In my early twenties, I spent an inordinate amount of time wondering how other people managed to make it through the day without needing to take a nap.
I marvelled at friends and family members who rose at 7am and went to bed at 11pm, and didn't once feel the need to rest their chin against their chest and sleep.
And sleep, and sleep, and sleep.
At about 24, I started noticing that no matter how much sleep I got, I struggled to function at the same level as other people. At the time I was completing an MA and working a part-time job, so I was assured that it was just my busy lifestyle that left me feeling this way.
But I was certain there was more to it. I constantly felt like I was treading through treacle, I struggled to concentrate and my lethargy made me feel like I weighed a thousand tonnes and was moving through the world at a glacial pace.
There were times when I slept in toilet cubicles in college (and yes, it is as grim as it sounds), because I knew I wouldn't make it through my next class without getting even a few moments sleep, and I didn't want to be seen drooling down myself in crowded common areas.
Did these ill-advised bathroom breaks ever help? Not really, but I was desperately trying to deal with my exhaustion without it interfering too drastically with my studies or social life.
Oh, and then there was the constant cold and the inexplicable weight gain.
No matter how many layers I wore, I was permanently cold.
It actually felt like the coldness had permeated my skeleton – seeped into my bones. Carrying a hot water bottle everywhere I went was like using a plaster for an axe wound, it covered the surface but did nothing for the turmoil beneath.

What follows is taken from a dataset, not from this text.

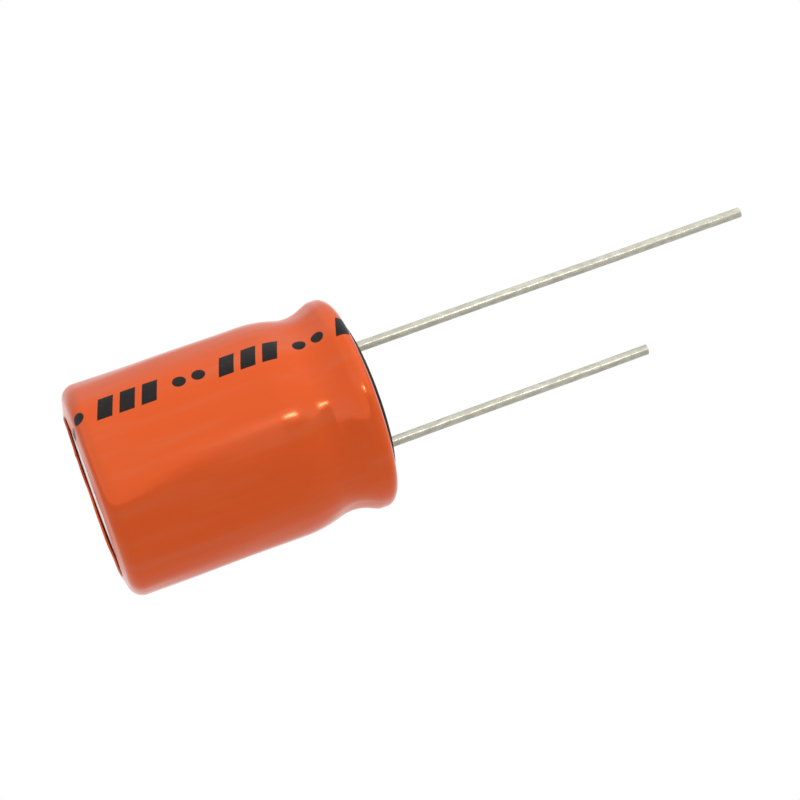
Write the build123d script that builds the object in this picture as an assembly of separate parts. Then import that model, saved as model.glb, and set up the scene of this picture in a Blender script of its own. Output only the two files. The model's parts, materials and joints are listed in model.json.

My weight, which is something I've always needed to keep an eye on, began to creep up, and between the spike on the scales and the constant exhaustion, I was…well… a mess.
After a much-needed trip to the doctors, I was given a blood test and diagnosed with hypothyroidism which means I have an under-active thyroid.
The thyroid is a gland in the neck, which regulates and controls your metabolism, and mine wasn't producing enough of the hormone needed to do that, which resulted in 12 months of toilet naps, sparse eyebrows and full-body shivers.
Being told that my symptoms made sense and I wasn't just lazy, unfit, and greedy was so reassuring, while being prescribed daily medication which regulated the production of hormones was like being coaxed into the light.
My energy levels increased almost immediately, and my sense of lethargy all but disappeared.
I was encouraged to avoid sugar as my weight has a tendency to spike if I even pass a bakery, and while I certainly keep it in mind, I have an insatiable sweet tooth and don't always adhere as strictly to the advice as I should.
I do, however, know when my metabolism has had enough of my rule-bending, and I do my utmost to rein it in.
Five years on, I have good days, bad days and days when I'd step over my own mother for sliver of chocolate, but isn't that normal?
For me, keeping active is vital for controlling the condition, as it not only increases my energy levels naturally, it also stops me reaching for junk food because I refuse to undo the merits of a gym session for three minutes of chocolatey, nutty, biscuity… sorry, where was I?
While hypothryroidism is a very common condition, and easily managed with a prescribed level of daily medication, the effect it has when it goes untreated can be detrimental to a person's physical and emotional wellbeing.
If you're concerned that you may be suffering from the condition, a quick blood test with your GP will go a long way towards identifying the reason for your symptoms.
So, step yourself out of that toilet cubicle and schedule an appointment with your practitioner ASAP.